*INFORMATION PROVIDED*:

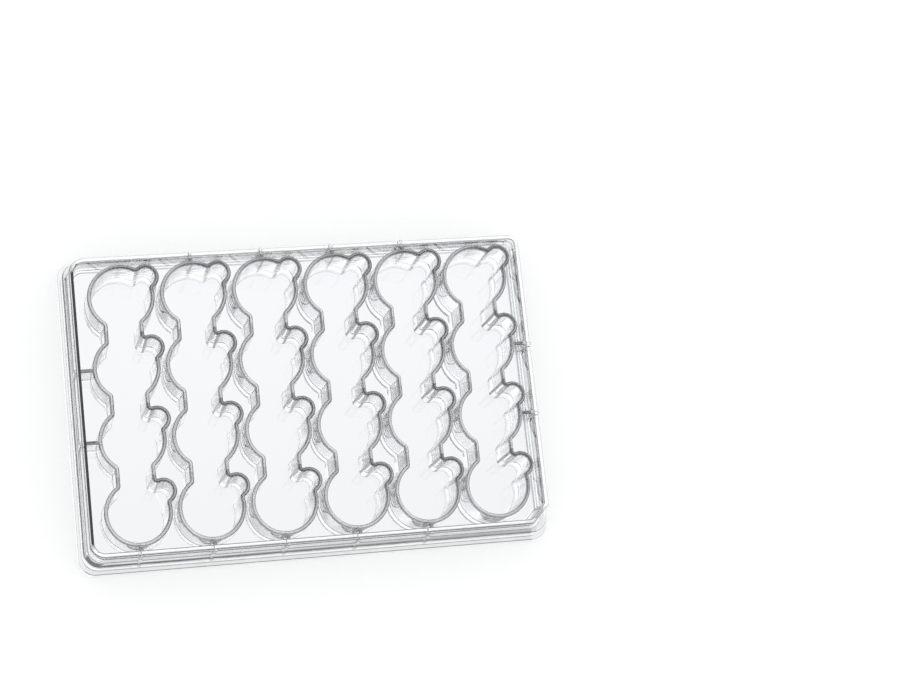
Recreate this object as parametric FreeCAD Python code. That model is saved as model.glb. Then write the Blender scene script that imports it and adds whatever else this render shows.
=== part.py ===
import FreeCAD, Part
import math
import os
from FreeCAD import Vector as V

# A 24-well culture plate with joined wells: one injection moulding in clear
# polystyrene.  Six channels stand in it side by side.  Each is a column of four
# round wells that open into one another through necks, and every well has a
# round ear at its upper right.  Frame: millimetres, +Z up, origin at the middle
# of the foot's underside, +X along the long side, +Y towards row A.

# ---------------------------------------------------------------- dimensions
# footprint and levels
FOOT_X, FOOT_Y = 127.76, 85.48      # standard microplate footprint
FOOT_H = 2.5                        # height of the foot flange
PLATE_H = 17.0                      # foot to rim
LEDGE_H = 8.0                       # ledge on which a lid's edge would stop
DECK_TOP = 6.5                      # deck between the wells, 10.5 below the rim
DECK_T = 1.2
WELL_DEPTH = 15.6                   # rim to the floor of a well
FLOOR_T = 0.9

# outer wall, half sizes at the levels where its draft starts and ends
RIM_X, RIM_Y = 61.55, 40.2          # rim wall, outside, at the rim
RIM_DRAFT = 0.12                    # wider by this at the ledge
RIM_T = 1.25                        # rim wall thickness at the rim
RIM_T_ROOT = 1.4                    # and at the deck
RIM_R = 4.2                         # plan radius of the two rim corners at column 1
RIM_R6 = 2.8                        # and of the one at column 6, row A
CHAMFER = 4.8                       # cut across the fourth, at column 6, row D
SKIRT_X, SKIRT_Y = 62.8, 41.35      # skirt, outside, at the ledge
SKIRT_DRAFT = 0.25                  # wider by this at the foot
SKIRT_T = 1.3
SKIRT_R = 4.4
FOOT_R = 4.4
FOOT_DRAFT = 0.12

# wells
PITCH = 19.3
COLS, ROWS = 6, 4
WALL = 1.2                          # wall of wells, ears and necks, at the rim
WELL_R = 9.0                        # outside radius of a well wall
EAR_R = 3.6                         # outside radius of the ear wall
EAR_X, EAR_Y = 6.95, 5.25           # ear centre from the well centre
NECK_W = 10.66                      # outside width of a neck
NECK_DX = 0.07                      # neck centre line, from the well centres
NOTCH_R = 0.35                      # fillet outside, where two curves meet
RIM_EDGE = 0.2                      # break of the two rim edges of a channel
FLOOR_EDGE = 0.35                   # cove between wall and floor, as a flat

# webs between the outer wells and the rim wall, and lid spacers outside it
WEB_T = 1.0
WEB_DROP = 0.5                      # webs end this far below the rim
SPACER_OUT = 0.45
SPACER_W = 1.1
SPACER_TOP = PLATE_H - 0.6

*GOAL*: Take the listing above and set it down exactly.

*CORRECT ANSWER*:
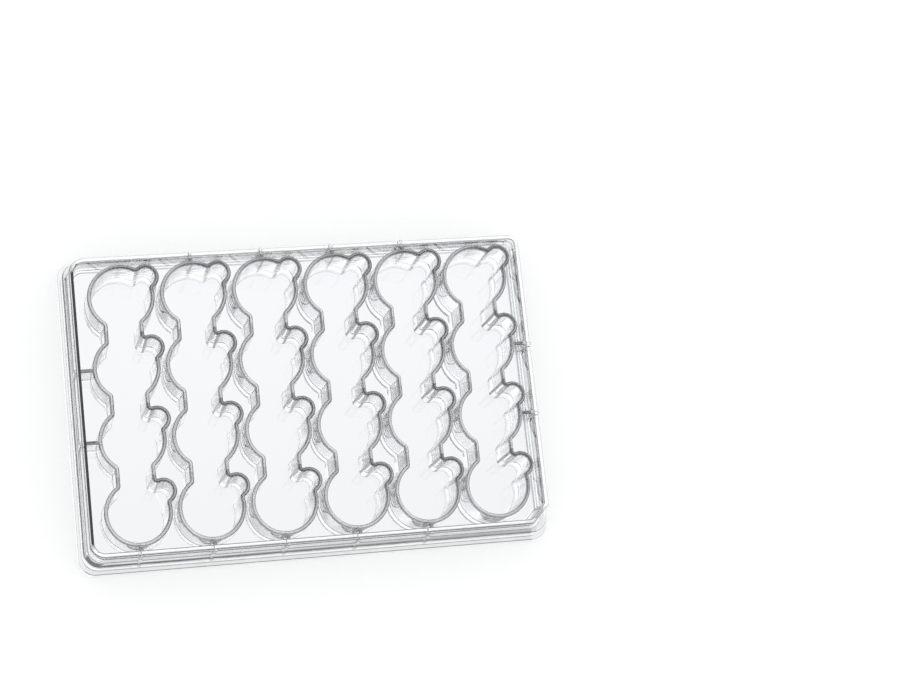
Recreate this object as parametric FreeCAD Python code. That model is saved as model.glb. Then write the Blender scene script that imports it and adds whatever else this render shows.
=== part.py ===
import FreeCAD, Part
import math
import os
from FreeCAD import Vector as V

# A 24-well culture plate with joined wells: one injection moulding in clear
# polystyrene.  Six channels stand in it side by side.  Each is a column of four
# round wells that open into one another through necks, and every well has a
# round ear at its upper right.  Frame: millimetres, +Z up, origin at the middle
# of the foot's underside, +X along the long side, +Y towards row A.

# ---------------------------------------------------------------- dimensions
# footprint and levels
FOOT_X, FOOT_Y = 127.76, 85.48      # standard microplate footprint
FOOT_H = 2.5                        # height of the foot flange
PLATE_H = 17.0                      # foot to rim
LEDGE_H = 8.0                       # ledge on which a lid's edge would stop
DECK_TOP = 6.5                      # deck between the wells, 10.5 below the rim
DECK_T = 1.2
WELL_DEPTH = 15.6                   # rim to the floor of a well
FLOOR_T = 0.9

# outer wall, half sizes at the levels where its draft starts and ends
RIM_X, RIM_Y = 61.55, 40.2          # rim wall, outside, at the rim
RIM_DRAFT = 0.12                    # wider by this at the ledge
RIM_T = 1.25                        # rim wall thickness at the rim
RIM_T_ROOT = 1.4                    # and at the deck
RIM_R = 4.2                         # plan radius of the two rim corners at column 1
RIM_R6 = 2.8                        # and of the one at column 6, row A
CHAMFER = 4.8                       # cut across the fourth, at column 6, row D
SKIRT_X, SKIRT_Y = 62.8, 41.35      # skirt, outside, at the ledge
SKIRT_DRAFT = 0.25                  # wider by this at the foot
SKIRT_T = 1.3
SKIRT_R = 4.4
FOOT_R = 4.4
FOOT_DRAFT = 0.12

# wells
PITCH = 19.3
COLS, ROWS = 6, 4
WALL = 1.2                          # wall of wells, ears and necks, at the rim
WELL_R = 9.0                        # outside radius of a well wall
EAR_R = 3.6                         # outside radius of the ear wall
EAR_X, EAR_Y = 6.95, 5.25           # ear centre from the well centre
NECK_W = 10.66                      # outside width of a neck
NECK_DX = 0.07                      # neck centre line, from the well centres
NOTCH_R = 0.35                      # fillet outside, where two curves meet
RIM_EDGE = 0.2                      # break of the two rim edges of a channel
FLOOR_EDGE = 0.35                   # cove between wall and floor, as a flat

# webs between the outer wells and the rim wall, and lid spacers outside it
WEB_T = 1.0
WEB_DROP = 0.5                      # webs end this far below the rim
SPACER_OUT = 0.45
SPACER_W = 1.1
SPACER_TOP = PLATE_H - 0.6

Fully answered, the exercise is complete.